→ **TASK OBJECTIVE**
Print the listing below from its opening line through the line holding "as separate pieces.", both ends included.

══════════

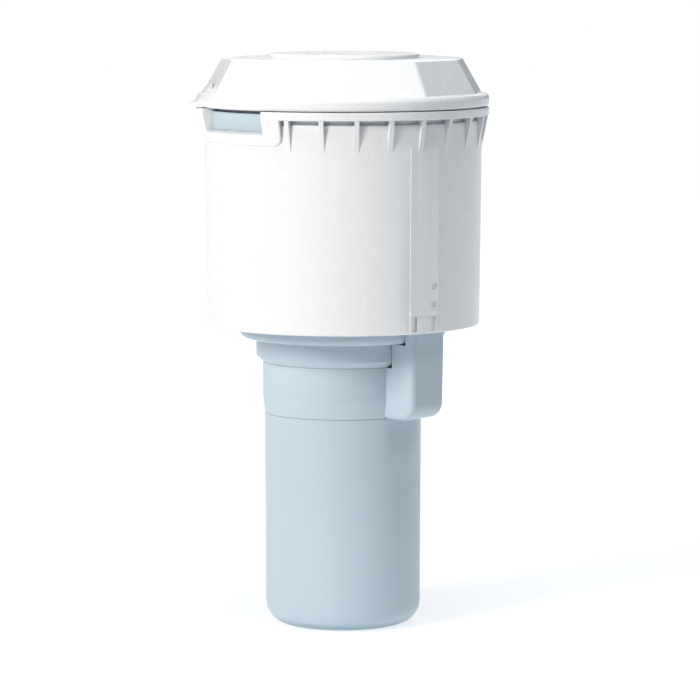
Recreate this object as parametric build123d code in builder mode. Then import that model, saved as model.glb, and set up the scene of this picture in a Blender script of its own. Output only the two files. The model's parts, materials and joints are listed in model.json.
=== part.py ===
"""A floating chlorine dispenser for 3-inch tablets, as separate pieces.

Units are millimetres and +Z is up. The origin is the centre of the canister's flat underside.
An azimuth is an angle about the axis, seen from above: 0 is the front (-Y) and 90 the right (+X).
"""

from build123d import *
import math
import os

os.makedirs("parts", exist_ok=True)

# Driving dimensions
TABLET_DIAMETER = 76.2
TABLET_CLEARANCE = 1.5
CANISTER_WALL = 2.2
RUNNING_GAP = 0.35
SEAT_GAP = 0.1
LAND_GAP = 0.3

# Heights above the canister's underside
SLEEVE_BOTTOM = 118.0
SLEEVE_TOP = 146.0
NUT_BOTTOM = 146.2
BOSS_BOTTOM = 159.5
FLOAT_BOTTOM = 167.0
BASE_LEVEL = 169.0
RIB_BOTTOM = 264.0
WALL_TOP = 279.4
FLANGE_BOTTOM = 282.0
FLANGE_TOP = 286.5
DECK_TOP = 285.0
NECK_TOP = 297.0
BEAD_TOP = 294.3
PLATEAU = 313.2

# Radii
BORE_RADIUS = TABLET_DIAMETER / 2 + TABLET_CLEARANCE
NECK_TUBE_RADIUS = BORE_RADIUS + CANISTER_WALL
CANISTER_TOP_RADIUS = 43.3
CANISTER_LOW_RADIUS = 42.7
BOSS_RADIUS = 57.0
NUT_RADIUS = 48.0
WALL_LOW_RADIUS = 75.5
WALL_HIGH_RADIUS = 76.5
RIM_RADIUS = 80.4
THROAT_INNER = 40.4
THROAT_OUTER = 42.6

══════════

→ **RESPONSE**
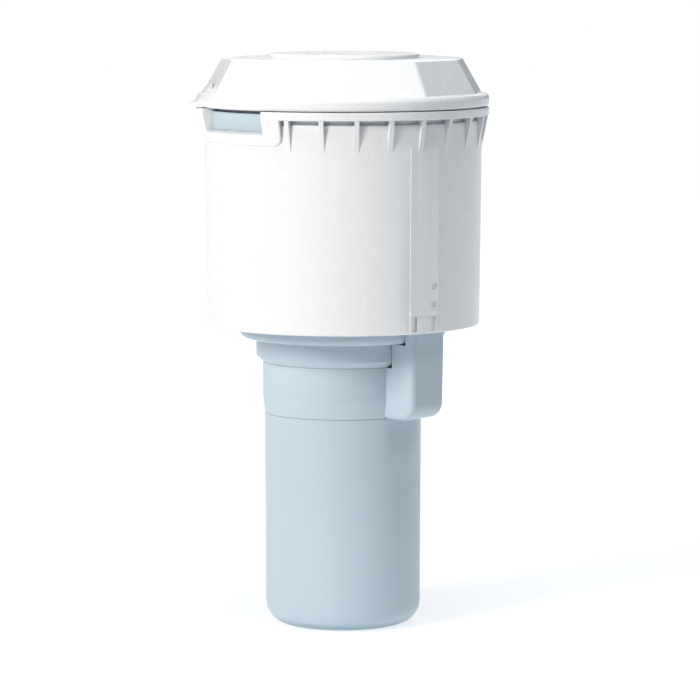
Recreate this object as parametric build123d code in builder mode. Then import that model, saved as model.glb, and set up the scene of this picture in a Blender script of its own. Output only the two files. The model's parts, materials and joints are listed in model.json.
=== part.py ===
"""A floating chlorine dispenser for 3-inch tablets, as separate pieces.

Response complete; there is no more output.